◆ **GOAL OF THE EXERCISE**
Pick out and copy every line below that has the word "scene".
——
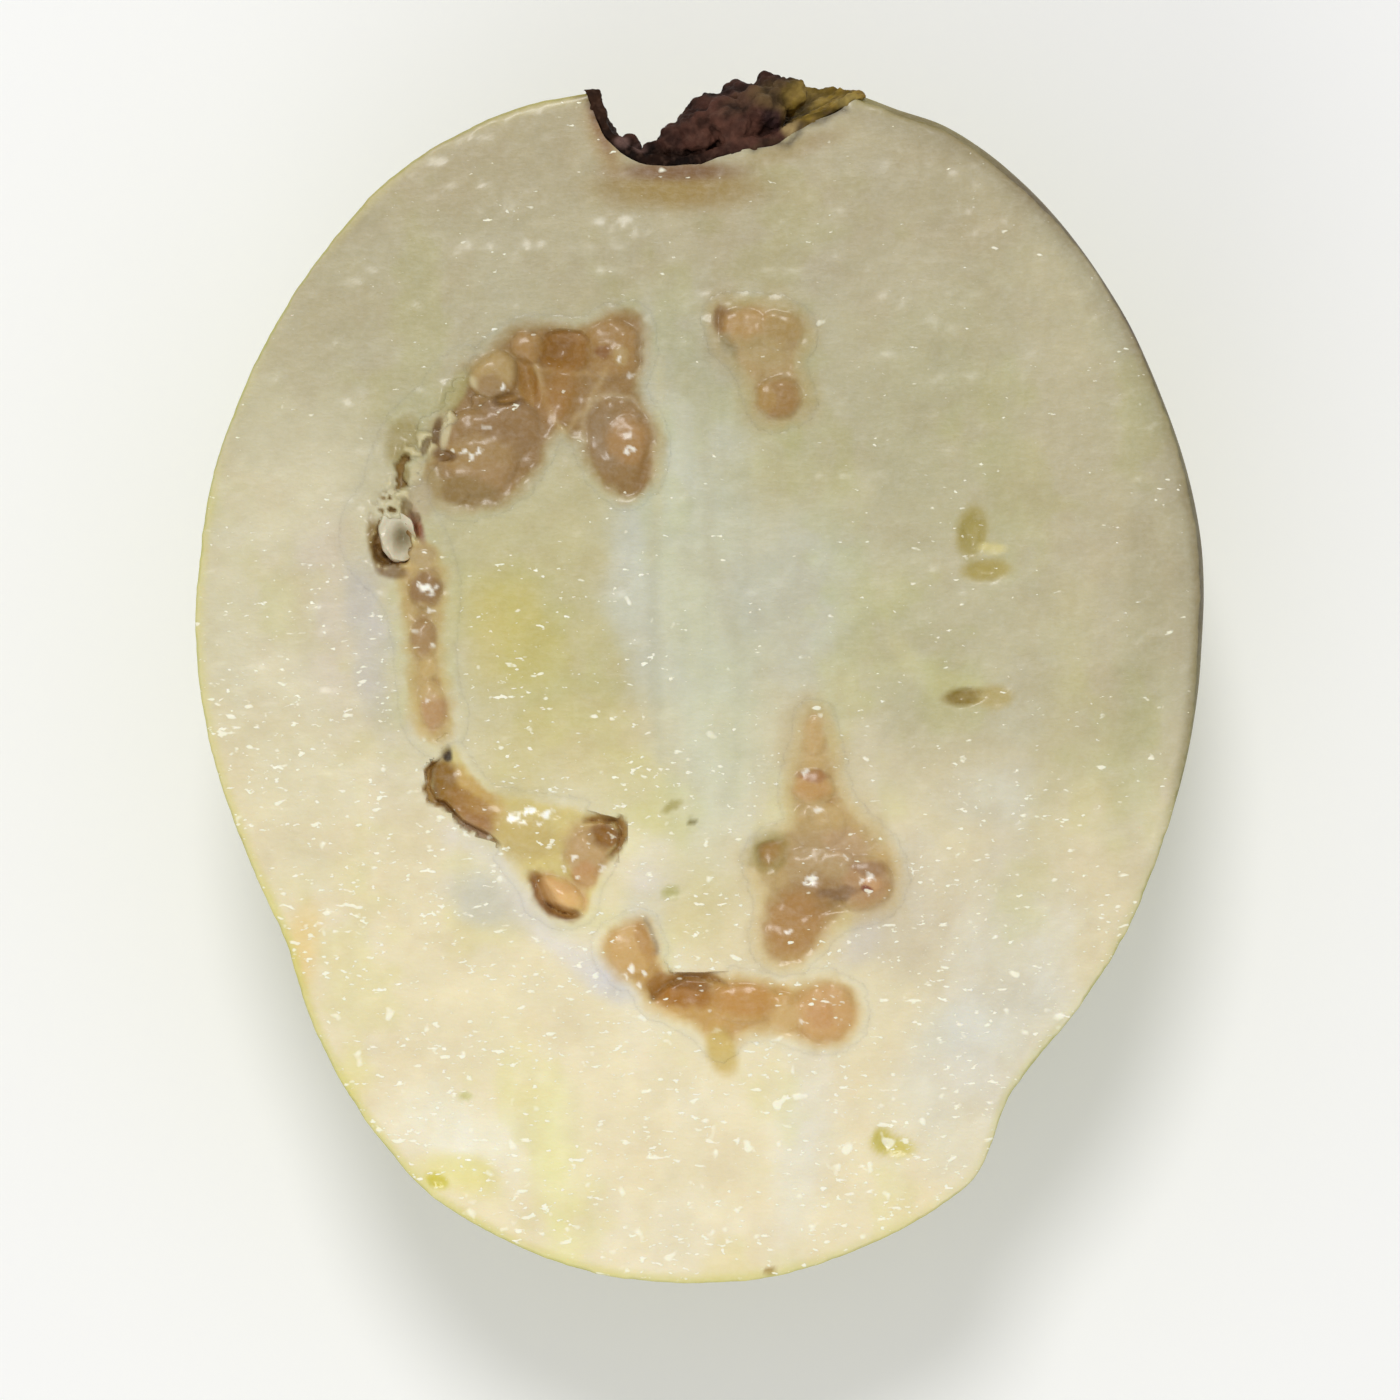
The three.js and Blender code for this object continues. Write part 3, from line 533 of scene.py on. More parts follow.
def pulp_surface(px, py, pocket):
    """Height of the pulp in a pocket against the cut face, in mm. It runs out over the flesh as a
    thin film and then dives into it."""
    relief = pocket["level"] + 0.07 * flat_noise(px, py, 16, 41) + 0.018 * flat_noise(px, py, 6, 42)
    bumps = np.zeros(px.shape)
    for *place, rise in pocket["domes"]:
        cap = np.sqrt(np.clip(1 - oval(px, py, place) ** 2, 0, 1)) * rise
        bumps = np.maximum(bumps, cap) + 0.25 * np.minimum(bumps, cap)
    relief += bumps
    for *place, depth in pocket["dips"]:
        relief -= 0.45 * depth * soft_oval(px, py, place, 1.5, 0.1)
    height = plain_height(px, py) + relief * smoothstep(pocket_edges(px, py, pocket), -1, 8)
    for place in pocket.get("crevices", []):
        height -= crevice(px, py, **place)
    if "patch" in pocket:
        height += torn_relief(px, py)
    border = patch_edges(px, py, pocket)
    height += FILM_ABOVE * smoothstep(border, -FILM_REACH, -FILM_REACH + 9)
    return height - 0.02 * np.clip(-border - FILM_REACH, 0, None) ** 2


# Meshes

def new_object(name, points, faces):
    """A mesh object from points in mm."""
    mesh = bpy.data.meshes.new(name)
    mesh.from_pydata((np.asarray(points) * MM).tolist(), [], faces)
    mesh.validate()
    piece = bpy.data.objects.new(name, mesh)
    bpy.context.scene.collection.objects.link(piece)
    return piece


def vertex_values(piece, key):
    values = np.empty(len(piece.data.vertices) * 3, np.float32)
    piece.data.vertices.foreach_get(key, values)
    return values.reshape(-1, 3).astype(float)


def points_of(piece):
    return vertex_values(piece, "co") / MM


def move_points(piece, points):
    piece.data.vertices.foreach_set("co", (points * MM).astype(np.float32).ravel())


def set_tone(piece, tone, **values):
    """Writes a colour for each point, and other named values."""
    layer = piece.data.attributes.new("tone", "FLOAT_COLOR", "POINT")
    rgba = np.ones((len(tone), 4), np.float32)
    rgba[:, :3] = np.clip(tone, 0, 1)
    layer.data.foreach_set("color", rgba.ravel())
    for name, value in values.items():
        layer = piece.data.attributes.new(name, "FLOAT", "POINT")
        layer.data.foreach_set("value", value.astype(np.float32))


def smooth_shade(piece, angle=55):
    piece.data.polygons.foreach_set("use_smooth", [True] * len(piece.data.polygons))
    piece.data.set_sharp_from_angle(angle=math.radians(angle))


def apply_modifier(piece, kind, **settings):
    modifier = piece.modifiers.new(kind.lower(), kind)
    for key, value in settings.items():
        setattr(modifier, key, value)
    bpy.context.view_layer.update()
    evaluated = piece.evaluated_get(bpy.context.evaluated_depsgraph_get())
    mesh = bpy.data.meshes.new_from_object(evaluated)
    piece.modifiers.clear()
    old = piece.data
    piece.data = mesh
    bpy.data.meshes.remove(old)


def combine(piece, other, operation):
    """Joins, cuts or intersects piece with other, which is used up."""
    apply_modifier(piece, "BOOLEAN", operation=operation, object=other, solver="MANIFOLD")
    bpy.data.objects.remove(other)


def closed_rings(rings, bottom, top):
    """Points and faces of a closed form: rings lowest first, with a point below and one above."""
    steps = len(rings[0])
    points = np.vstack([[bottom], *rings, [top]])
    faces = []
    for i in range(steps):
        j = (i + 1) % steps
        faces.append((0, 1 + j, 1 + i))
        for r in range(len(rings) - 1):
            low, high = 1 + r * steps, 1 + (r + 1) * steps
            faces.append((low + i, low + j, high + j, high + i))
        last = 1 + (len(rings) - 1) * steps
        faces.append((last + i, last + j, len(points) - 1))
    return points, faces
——
◆ **FULL SOLUTION**
The three.js and Blender code for this object continues. Write part 3, from line 533 of scene.py on. More parts follow.
    bpy.context.scene.collection.objects.link(piece)